### GIVEN DATA:
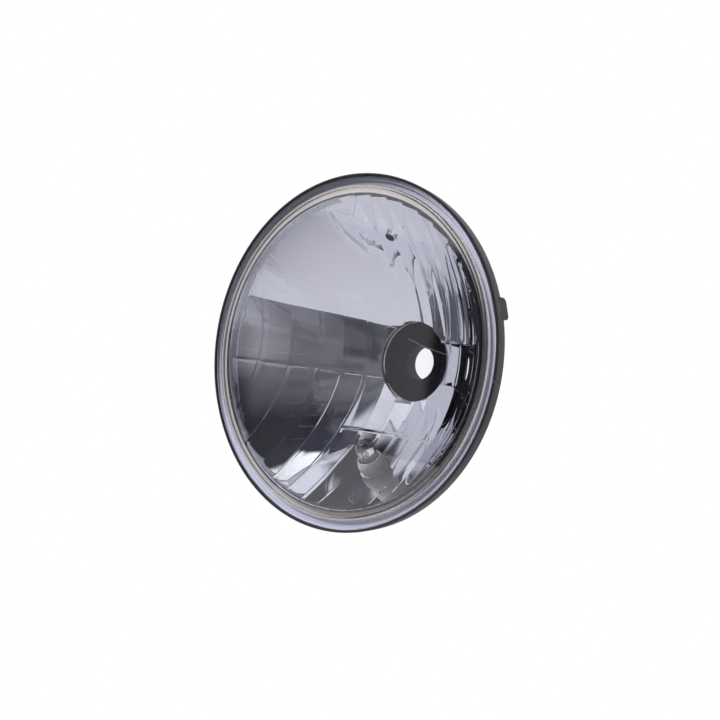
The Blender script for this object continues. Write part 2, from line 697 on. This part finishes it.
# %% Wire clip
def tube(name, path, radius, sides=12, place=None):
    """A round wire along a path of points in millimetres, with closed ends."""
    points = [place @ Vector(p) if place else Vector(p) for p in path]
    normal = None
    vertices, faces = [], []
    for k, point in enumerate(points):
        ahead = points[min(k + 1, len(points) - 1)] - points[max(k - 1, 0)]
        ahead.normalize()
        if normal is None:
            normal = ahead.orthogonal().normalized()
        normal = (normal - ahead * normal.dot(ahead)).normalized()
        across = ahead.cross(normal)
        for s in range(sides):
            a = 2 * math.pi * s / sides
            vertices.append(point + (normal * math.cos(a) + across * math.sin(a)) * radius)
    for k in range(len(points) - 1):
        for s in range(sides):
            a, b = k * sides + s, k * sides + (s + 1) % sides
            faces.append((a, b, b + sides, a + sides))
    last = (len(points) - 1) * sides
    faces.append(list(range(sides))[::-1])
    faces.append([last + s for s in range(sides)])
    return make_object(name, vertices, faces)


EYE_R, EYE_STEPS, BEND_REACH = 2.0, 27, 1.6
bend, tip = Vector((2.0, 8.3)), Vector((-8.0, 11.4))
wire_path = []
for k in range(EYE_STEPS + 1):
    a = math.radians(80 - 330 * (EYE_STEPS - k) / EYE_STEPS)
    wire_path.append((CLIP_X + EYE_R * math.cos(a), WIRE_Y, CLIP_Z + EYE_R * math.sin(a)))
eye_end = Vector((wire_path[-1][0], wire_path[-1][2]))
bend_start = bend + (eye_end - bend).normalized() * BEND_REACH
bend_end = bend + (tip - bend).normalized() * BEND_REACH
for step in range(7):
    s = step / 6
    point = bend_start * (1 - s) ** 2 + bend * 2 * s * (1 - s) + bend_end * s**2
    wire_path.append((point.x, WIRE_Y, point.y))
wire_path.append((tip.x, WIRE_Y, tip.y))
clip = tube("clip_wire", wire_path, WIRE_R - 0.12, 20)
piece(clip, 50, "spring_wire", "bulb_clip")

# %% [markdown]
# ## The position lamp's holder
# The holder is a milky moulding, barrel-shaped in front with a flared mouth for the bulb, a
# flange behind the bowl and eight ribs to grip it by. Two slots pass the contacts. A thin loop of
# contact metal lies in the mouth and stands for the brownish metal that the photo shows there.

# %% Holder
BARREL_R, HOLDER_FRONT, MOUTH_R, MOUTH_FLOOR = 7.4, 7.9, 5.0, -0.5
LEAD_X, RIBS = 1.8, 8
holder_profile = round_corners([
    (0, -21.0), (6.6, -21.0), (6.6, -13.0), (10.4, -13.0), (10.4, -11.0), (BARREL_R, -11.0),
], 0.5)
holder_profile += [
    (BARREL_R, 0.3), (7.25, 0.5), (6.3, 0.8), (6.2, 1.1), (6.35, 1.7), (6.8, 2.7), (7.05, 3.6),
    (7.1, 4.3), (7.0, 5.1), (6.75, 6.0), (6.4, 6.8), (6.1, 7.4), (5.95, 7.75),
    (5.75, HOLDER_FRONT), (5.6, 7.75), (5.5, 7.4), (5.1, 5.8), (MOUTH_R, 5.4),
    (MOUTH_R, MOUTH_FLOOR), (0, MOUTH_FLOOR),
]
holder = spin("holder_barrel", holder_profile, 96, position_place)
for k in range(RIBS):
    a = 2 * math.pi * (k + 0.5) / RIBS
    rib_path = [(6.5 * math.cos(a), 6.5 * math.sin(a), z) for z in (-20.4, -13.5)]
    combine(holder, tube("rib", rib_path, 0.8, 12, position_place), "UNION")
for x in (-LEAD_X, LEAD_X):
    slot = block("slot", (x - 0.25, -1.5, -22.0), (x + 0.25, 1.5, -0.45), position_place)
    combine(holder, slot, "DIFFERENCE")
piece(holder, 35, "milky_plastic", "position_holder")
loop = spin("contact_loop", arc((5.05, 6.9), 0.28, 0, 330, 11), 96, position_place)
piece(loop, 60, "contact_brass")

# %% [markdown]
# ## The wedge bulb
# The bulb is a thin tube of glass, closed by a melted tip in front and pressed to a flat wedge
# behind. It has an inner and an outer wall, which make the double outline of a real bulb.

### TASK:
Please write out exactly the lines from the start of the data through the line that contains "return make_object(name, vertices, faces)", both ends included, and nothing else.

### SOLUTION FOR THIS TASK:
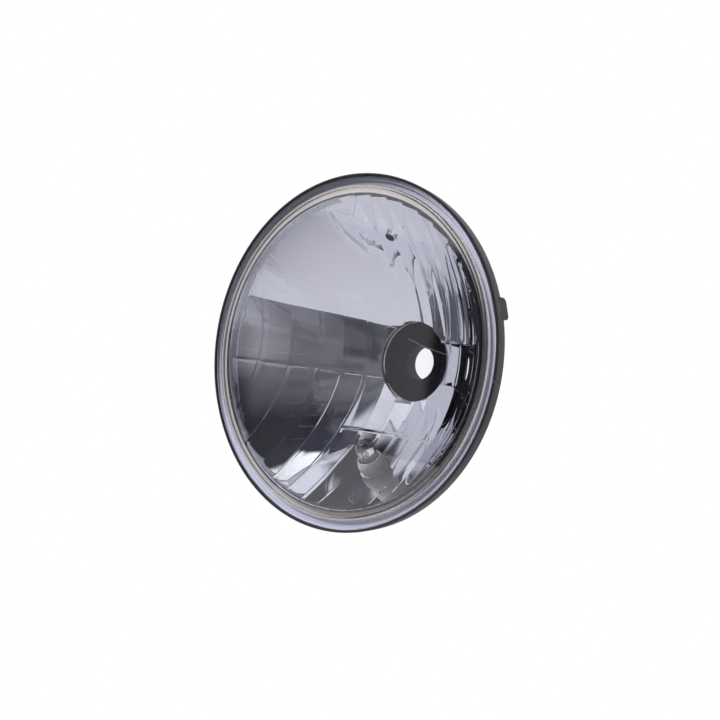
The Blender script for this object continues. Write part 2, from line 697 on. This part finishes it.
# %% Wire clip
def tube(name, path, radius, sides=12, place=None):
    """A round wire along a path of points in millimetres, with closed ends."""
    points = [place @ Vector(p) if place else Vector(p) for p in path]
    normal = None
    vertices, faces = [], []
    for k, point in enumerate(points):
        ahead = points[min(k + 1, len(points) - 1)] - points[max(k - 1, 0)]
        ahead.normalize()
        if normal is None:
            normal = ahead.orthogonal().normalized()
        normal = (normal - ahead * normal.dot(ahead)).normalized()
        across = ahead.cross(normal)
        for s in range(sides):
            a = 2 * math.pi * s / sides
            vertices.append(point + (normal * math.cos(a) + across * math.sin(a)) * radius)
    for k in range(len(points) - 1):
        for s in range(sides):
            a, b = k * sides + s, k * sides + (s + 1) % sides
            faces.append((a, b, b + sides, a + sides))
    last = (len(points) - 1) * sides
    faces.append(list(range(sides))[::-1])
    faces.append([last + s for s in range(sides)])
    return make_object(name, vertices, faces)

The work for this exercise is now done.